In short, what presuppositionalism needs is more rigor and less sloganizing (and navel gazing). Please, let’s actually try to improve upon Bahnsen, not simply to treat him as an end-all-and-be-all of things presuppositional.

[This maybe] came out sounding rather harsh and disparaging against presuppositionalists (and presuppositionalism) of the vantilian stripe. Despite its tone, I was trying to be helpful. I guess I was just wenting my frustration over the fact that there aren’t more presupp’ers who are willing to do for their apologetic view what Christians like WL Craig, JP Moreland, Gary Habermas, etc. are willing to do for classical apologetics.

On a brighter note, the deplorable situation I mentioned in my last post is being addressed by men like Greg Welty and James Anderson. I consider them (along with David Byron, whereever he may be these days) as being the future stars of presuppositionalism who might actually go beyond Bahnsen.

OK, I’m done venting. 🙂


3 responses to “Should Presuppositionalists Be Taken Seriously?”

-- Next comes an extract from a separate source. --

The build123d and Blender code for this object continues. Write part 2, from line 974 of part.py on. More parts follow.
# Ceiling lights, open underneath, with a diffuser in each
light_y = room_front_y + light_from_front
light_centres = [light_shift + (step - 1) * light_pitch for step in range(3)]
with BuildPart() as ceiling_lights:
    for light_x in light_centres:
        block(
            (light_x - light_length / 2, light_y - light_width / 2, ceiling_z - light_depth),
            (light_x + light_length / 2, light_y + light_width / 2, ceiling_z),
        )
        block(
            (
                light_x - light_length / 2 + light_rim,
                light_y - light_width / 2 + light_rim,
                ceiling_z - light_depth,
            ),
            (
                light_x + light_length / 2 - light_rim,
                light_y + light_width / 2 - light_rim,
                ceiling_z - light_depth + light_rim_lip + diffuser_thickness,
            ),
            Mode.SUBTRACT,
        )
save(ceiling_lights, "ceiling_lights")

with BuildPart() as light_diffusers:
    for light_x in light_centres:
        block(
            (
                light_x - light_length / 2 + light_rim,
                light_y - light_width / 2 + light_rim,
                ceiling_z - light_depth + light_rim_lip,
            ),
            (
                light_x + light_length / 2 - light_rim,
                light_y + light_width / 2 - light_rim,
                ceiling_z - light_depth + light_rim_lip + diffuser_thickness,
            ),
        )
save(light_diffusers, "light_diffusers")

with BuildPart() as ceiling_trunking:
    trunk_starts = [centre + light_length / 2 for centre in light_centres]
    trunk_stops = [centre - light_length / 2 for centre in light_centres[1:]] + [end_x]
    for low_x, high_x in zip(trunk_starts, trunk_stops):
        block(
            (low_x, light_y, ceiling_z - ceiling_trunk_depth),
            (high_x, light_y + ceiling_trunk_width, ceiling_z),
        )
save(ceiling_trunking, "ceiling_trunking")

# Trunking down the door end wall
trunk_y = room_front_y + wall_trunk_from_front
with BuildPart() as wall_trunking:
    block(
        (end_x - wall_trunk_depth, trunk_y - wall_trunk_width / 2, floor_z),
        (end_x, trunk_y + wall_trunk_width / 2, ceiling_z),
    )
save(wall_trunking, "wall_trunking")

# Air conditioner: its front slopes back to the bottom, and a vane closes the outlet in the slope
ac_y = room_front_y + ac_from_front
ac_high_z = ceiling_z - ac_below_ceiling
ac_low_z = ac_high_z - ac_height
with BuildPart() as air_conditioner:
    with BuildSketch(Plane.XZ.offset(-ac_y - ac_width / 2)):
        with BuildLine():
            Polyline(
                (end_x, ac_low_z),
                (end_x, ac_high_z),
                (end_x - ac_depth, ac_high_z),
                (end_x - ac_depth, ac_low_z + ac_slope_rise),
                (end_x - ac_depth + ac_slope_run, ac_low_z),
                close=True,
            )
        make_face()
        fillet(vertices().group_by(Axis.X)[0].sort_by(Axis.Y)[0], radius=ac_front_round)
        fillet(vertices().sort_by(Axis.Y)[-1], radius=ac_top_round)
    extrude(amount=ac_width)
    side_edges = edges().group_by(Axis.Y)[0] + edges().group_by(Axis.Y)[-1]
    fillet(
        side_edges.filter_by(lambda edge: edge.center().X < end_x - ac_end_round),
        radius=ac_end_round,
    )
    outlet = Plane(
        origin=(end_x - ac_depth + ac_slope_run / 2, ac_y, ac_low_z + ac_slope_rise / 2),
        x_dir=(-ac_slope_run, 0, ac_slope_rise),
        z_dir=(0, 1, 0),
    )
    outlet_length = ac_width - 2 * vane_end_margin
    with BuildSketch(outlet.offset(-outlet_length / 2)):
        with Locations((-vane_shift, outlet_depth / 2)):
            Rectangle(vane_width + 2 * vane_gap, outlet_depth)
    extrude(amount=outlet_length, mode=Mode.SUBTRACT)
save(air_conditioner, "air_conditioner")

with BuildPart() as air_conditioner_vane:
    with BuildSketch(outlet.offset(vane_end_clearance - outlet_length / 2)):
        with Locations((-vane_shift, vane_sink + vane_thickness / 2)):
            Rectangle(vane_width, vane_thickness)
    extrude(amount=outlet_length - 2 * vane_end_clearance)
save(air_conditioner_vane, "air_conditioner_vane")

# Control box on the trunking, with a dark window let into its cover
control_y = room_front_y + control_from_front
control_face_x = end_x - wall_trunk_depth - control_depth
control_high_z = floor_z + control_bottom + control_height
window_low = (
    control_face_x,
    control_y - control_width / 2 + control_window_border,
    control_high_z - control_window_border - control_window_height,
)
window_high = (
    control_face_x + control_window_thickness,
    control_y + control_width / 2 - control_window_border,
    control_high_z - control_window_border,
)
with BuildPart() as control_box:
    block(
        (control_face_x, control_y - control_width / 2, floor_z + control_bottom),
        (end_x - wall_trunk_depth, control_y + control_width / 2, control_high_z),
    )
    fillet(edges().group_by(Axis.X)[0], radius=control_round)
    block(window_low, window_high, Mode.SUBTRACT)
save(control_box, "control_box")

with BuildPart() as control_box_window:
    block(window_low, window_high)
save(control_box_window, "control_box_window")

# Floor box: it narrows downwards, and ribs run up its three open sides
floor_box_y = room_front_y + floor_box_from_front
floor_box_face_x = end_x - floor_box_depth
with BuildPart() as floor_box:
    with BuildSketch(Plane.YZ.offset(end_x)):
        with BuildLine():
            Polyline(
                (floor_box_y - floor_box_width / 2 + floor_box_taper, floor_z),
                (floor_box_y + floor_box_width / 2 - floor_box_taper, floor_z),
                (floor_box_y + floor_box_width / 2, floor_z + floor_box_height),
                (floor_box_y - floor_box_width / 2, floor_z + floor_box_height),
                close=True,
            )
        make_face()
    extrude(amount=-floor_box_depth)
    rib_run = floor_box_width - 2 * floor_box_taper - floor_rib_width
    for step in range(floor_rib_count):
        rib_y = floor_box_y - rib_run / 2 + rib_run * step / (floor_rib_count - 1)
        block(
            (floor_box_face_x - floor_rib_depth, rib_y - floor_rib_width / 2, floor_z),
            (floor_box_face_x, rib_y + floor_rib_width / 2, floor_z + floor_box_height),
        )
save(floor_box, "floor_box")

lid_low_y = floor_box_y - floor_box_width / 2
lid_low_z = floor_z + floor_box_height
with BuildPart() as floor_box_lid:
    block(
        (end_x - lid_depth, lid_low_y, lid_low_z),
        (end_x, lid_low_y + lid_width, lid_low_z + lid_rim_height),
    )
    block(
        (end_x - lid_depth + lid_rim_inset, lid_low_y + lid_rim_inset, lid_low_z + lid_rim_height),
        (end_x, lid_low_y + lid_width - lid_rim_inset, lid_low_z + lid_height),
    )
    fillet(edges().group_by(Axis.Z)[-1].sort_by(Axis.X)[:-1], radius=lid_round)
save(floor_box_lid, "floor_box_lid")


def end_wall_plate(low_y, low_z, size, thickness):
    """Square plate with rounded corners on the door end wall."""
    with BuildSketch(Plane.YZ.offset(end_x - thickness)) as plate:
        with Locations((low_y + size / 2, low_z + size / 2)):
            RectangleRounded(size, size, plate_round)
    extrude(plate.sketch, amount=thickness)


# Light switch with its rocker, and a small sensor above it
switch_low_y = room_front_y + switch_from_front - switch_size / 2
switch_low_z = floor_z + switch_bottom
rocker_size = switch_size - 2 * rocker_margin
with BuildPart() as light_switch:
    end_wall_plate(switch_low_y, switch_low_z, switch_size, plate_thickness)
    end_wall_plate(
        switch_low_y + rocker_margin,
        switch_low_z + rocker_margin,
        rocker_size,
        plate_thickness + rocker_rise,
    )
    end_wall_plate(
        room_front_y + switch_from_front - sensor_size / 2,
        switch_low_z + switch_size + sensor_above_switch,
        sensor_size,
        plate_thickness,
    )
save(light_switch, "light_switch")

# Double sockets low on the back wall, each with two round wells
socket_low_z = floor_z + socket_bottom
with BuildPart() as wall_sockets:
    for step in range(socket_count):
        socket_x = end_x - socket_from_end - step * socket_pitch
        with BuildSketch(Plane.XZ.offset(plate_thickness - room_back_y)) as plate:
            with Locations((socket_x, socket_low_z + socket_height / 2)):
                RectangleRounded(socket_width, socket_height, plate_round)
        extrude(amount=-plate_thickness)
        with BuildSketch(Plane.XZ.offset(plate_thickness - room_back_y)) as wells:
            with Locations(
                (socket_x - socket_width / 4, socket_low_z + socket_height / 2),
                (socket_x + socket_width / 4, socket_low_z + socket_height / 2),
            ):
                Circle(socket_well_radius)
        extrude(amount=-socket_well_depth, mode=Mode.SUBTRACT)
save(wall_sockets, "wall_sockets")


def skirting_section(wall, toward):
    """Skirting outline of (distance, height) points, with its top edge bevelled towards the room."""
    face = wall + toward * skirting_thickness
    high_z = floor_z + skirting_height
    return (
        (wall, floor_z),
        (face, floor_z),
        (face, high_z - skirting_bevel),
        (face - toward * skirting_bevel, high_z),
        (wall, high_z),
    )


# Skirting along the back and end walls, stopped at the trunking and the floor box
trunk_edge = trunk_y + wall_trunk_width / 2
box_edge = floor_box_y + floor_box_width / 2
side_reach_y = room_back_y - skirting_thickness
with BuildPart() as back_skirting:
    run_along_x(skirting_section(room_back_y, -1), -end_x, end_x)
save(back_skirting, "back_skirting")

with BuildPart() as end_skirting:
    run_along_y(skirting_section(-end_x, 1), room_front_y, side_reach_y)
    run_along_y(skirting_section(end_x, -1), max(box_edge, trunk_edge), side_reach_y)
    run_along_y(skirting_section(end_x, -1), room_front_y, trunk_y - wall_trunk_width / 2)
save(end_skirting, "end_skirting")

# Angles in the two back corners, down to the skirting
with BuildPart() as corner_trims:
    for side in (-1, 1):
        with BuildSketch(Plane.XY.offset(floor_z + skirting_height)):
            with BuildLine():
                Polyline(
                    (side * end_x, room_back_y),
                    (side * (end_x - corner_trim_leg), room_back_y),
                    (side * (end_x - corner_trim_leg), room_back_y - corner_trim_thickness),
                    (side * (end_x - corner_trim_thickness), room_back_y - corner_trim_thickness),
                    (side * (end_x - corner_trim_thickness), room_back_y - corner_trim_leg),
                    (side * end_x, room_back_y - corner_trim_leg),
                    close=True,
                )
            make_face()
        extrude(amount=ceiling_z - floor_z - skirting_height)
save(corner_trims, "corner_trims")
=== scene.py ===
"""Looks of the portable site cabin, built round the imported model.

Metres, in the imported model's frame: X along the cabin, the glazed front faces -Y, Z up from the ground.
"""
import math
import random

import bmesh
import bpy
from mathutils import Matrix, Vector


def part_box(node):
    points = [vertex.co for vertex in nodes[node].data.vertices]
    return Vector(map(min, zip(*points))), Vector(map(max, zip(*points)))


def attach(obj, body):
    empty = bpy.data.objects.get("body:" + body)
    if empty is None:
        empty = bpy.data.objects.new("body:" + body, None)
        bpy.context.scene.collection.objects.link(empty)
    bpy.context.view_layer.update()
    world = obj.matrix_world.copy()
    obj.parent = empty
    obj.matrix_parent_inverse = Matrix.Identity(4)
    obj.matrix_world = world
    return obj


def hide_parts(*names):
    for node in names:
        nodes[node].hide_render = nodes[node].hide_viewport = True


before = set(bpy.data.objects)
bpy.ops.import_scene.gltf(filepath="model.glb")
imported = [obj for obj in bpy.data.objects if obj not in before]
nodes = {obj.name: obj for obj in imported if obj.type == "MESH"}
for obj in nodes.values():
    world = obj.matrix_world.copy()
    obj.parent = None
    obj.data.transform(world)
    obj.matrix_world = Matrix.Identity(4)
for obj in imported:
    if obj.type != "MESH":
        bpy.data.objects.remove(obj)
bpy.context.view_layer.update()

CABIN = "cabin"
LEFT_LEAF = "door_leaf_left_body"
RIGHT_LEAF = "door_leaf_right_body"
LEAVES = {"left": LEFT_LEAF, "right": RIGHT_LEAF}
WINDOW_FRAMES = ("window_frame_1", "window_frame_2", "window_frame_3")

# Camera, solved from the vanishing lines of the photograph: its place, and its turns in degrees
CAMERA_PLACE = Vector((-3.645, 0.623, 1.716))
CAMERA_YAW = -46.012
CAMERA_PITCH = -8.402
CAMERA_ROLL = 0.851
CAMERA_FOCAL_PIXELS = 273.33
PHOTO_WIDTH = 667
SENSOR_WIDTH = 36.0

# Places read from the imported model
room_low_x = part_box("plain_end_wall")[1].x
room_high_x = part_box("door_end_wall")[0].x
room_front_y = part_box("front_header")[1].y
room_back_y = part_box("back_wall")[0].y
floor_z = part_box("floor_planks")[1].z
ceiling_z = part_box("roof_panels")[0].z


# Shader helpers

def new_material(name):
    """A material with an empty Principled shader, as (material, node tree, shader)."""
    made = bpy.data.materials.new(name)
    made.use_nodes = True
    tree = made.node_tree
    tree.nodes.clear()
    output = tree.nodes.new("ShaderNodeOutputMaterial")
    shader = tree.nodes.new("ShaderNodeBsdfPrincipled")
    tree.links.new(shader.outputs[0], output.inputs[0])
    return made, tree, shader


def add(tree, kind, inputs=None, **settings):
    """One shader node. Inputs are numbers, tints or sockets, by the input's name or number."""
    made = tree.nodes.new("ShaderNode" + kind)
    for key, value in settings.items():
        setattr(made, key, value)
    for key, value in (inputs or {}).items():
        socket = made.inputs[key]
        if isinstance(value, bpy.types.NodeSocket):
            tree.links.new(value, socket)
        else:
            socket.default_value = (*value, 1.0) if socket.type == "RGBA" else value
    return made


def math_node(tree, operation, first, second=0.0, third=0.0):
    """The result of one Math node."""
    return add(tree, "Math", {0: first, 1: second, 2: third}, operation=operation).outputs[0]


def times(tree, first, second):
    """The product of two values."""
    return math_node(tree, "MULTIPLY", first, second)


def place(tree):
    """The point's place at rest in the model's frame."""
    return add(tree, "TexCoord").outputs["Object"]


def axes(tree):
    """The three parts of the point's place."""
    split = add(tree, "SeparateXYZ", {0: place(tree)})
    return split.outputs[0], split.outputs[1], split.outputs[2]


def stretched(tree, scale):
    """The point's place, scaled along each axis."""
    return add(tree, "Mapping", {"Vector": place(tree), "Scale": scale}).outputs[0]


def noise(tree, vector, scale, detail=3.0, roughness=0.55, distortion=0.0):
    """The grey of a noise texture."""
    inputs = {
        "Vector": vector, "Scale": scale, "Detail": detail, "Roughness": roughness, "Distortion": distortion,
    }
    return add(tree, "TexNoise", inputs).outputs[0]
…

  1. TheApologeticFront Avatar

    I must say, I agree with much of what was said here. The question is, what are we all going to do about it?

  2. RC Avatar


    Lately, I have been causing a little uproar at the “bahnsenburner” blog
    http://bahnsenburner.blogspot.com/ Which I know you are aware of. I have skimmed through some of your exchanges with the internet atheist apologist Dawson Bethrick. No pun intended. Recently, he has suggested that I post on his blog only when I am ready to present an argument. This is after about 3 weeks of me answering hundreds of questions and objections. I have written about some of my encounters with them on my blog. Here is the link http://paulsapologetic.blogspot.com/

    Chris how would you define presuppositional apologetics?

    I have Dr.bahnsen’s book “always ready” and some of his lectures on DVD.
    I also have most of his debates that he did refuting atheism.

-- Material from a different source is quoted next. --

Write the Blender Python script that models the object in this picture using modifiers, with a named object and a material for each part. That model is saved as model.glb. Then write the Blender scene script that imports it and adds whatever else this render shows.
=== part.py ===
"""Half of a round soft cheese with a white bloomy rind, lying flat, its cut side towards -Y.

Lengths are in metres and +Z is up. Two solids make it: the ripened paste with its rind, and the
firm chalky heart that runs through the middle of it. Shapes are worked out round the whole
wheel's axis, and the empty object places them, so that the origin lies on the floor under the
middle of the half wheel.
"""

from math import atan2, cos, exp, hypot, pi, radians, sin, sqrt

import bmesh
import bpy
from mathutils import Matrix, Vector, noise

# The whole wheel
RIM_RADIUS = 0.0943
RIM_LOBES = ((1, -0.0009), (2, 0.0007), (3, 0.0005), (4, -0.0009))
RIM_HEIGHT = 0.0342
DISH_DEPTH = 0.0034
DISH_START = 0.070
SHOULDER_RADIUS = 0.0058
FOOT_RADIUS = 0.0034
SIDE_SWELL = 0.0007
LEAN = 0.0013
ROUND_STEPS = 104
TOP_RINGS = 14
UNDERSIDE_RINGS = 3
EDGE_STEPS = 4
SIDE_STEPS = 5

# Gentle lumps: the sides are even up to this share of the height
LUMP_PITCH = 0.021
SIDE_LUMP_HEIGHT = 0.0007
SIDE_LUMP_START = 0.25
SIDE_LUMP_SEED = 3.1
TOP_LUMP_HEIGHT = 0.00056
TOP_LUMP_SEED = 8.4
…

    Honestly, I think it comes down to this, as it says, in Romans 3:4 “May it never be! Rather, let God be found true, though every man be found a liar, as it is written, “THAT YOU MAY BE JUSTIFIED IN YOUR WORDS, AND PREVAIL WHEN YOU ARE JUDGED.”

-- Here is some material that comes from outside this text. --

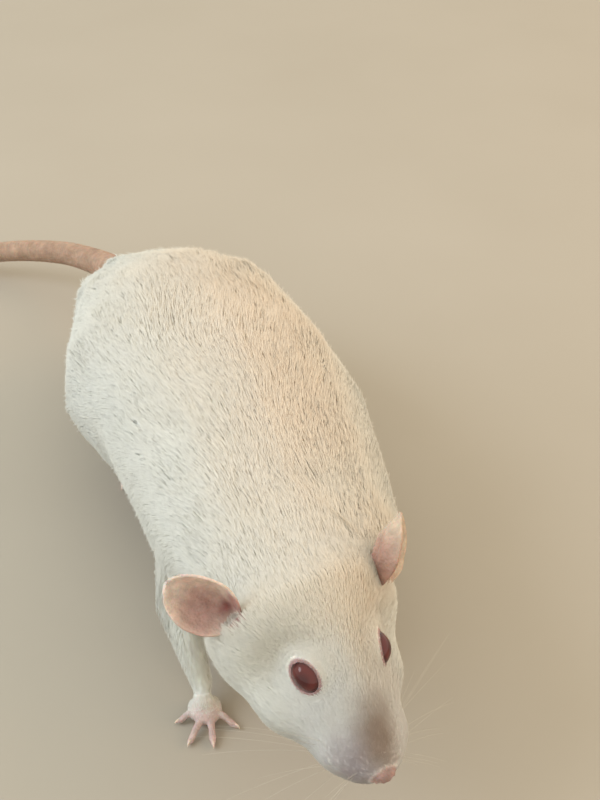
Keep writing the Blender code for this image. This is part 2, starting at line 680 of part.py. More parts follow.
def paint(obj, finish):
    """Give the object its own material."""
    material = bpy.data.materials.new(obj.name)
    material.use_nodes = True
    shader = material.node_tree.nodes["Principled BSDF"]
    shader.inputs["Base Color"].default_value = (*COLOURS[finish], 1.0)
    shader.inputs["Roughness"].default_value = ROUGHNESS[finish]
    shader.inputs["Metallic"].default_value = 0.0
    obj.data.materials.clear()
    obj.data.materials.append(material)
    obj.data.shade_smooth()
    obj.data.set_sharp_from_angle(angle=math.radians(50))


def centre_on_footprint(nodes, collection):
    """Hang all nodes on an empty that puts the middle of their footprint at the origin."""
    points = np.array([vert.co[:] for node in nodes for vert in node.data.vertices])
    middle = (points.min(axis=0) + points.max(axis=0)) / 2
    stand = bpy.data.objects.new("rat_footprint", None)
    collection.objects.link(stand)
    stand.location = (-middle[0], -middle[1], 0.0)
    for node in nodes:
        node.parent = stand


def main():
    """Model the rat in its own collection, with the cutters in another."""
    for obj in list(bpy.data.objects):
        bpy.data.objects.remove(obj)
    scene = bpy.context.scene
    collection = bpy.data.collections.new("pet_rat")
    cutters = bpy.data.collections.new("cutters")
    scene.collection.children.link(collection)
    scene.collection.children.link(cutters)
    bpy.context.view_layer.update()

    head, neck, torso = build_body(collection, cutters)
    eyes = dress_head(head, collection, cutters)
    ears = [
        build_ear("left", EAR_LEFT, (head, neck), collection, cutters),
        build_ear("right", EAR_RIGHT, (head, neck), collection, cutters),
    ]
    legs, paws = [], []
    for side, word in ((1, "left"), (-1, "right")):
        for build in (build_foreleg, build_hind_leg):
            leg, paw = build(side, word, torso, collection, cutters)
            legs.append(leg)
            paws.append(paw)
    tail = build_tail(torso, collection, cutters)
    for finish, nodes in (("coat", [head, neck, torso, *legs]), ("eye", eyes), ("ear", ears), ("skin", paws),
                          ("tail", tail)):
        for node in nodes:
            paint(node, finish)
    centre_on_footprint([head, neck, torso, *eyes, *ears, *legs, *paws, *tail], collection)


main()
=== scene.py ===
"""Looks of a life-size white pet rat: skin, coat, eyes, claws, whiskers, floor, light and camera.

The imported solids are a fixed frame. One skin replaces the nodes of flesh and lies inside them by the depth of
the coat, and tufts of fur grow from it as far as their surface. All sizes are in metres unless a name says
otherwise. The rat's own frame has its head to -Y, its left side to +X and the floor at z = 0.
"""

import logging
import math
from collections.abc import Callable
from dataclasses import dataclass, field
from enum import Enum

import bmesh
import bpy
import numpy as np
from mathutils import Euler, Matrix, Vector, noise
from mathutils.bvhtree import BVHTree
from mathutils.kdtree import KDTree

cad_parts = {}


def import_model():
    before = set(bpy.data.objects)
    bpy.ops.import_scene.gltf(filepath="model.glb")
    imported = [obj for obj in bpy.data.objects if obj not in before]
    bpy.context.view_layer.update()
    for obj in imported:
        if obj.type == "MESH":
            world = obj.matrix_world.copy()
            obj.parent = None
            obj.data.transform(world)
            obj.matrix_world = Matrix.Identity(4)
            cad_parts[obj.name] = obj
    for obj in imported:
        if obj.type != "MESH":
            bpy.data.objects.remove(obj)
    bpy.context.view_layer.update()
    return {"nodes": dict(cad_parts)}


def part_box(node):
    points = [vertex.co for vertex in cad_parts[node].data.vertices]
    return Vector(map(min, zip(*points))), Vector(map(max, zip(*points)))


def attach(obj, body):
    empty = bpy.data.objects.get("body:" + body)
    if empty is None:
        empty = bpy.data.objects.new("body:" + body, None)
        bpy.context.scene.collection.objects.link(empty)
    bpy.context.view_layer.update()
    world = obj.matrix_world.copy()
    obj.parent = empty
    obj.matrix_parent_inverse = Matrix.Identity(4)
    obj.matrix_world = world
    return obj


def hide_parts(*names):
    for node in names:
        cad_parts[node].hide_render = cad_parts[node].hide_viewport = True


LOG = logging.getLogger("pet_rat")

Vec3 = tuple[float, float, float]
Colour = tuple[float, float, float]
Socket = bpy.types.NodeSocket
Tree = bpy.types.NodeTree
Material = bpy.types.Material

MM = 0.001
FAR = 1.0
ROOT = "root"
SIDES: dict[str, int] = {"left": 1, "right": -1}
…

    It amazes me that in light of Romans 1 some would still attempt to give evidence to the unbeliever
    He doesn’t need any evidence because he already knows God exists. I am currently listening to James white vs Dan barker. I think Dr.White said it best We come with presuppositions we don’t start with them. In other words, and this is the way I understood it, We come with God and leave with God. Some, will make the charge that this is circular reasoning as RC Sproul did when debating Dr. bahnsen. Well, Dr. bahnsen said some circles are unavoidable but not all circles are vicious. I can get you the qoutes if you want.

    I am trying to understand your friend’s frustration maybe you can help me.

    One last thing Our Lord never had a problem using scripture to stop the mouth of the unbelievers and neither did Paul.

    They clearly understood that it takes the work of the holy spirit to get the unbeliever to come to the knowledge of the truth, which is Jesus, our lord and savior.

    Jesus performed many miracles and people still didn’t believe.
    So, we can give the unbeliever evidence till we are blue in the face
    If the holy spirit doesn’t open their eyes our work will be in vain.

    That is, I believe, the essence of presuppositional apologetics.
    Giving the word of god, specifically, the Gospel.

    Also, Showing the fool that while he thinks he is arguing against God , he unknowlingy, is actually arguing for him as he manifest the image of God he was created in and continually has to borrow from God to know anything.

    Here is a qoute from Dr. bahnsen that I believe makes this more clear:

    “Imagine a person who comes in here tonight and argues ‘no air exists’ but continues to breathe air while he argues. Now intellectually, atheists continue to breathe – they continue to use reason and draw scientific conclusions [which assumes an orderly universe], to make moral judgments [which assumes absolute values] – but the atheistic view of things would in theory make such ‘breathing’ impossible. They are breathing God’s air all the time they are arguing against him.”
    — Greg L. Bahnsen

    I am open to correction and will be more than happy to hear any criticism.


  3. Frank Acevedo Avatar
    Frank Acevedo

    Thank you for this post and for your blog as a whole.

    I am currently working on an MA in Apologetics at Liberty University and needless to say as an adherent to Van Til’s thesis, this expierience has challenged me more than I expected as I have had to put my money where my mouth is so to speak.

    In my personal interaction with folks from both sides of the apologetic camps (reformed and non-reformed), I’ve noticed a common theme that this post illuminates.

    The common theme is that of apologetics being a philosophical matter rather than being a theological matter.

    The discussion almost always focuses on TAG as if Van Til’s thesis was primarily a focus on methodology.

    It wasn’t until I read Oliphint’s work on covenant apologetics that all of Van Til’s works came into focus. I must admit that Van Til’s writings were difficult for me in my early encounters and I had to reread his work at various junctures. However, it was not until Oliphint emphasized Van Til’s work as first and foremost a theological commitment that I had my light bulb “duh” moment even though I had read it in Van Til’s work again and again.

    I say all of that to say, until folks understand that Van Til’s work in not original, but is the advancement of the theology of God and man as taught in the scriptures, established through the faithful church councils, and summarized in the reformed confessions, presuppositional apologetics will only be seen as a method among many methods for defending Christian Theism.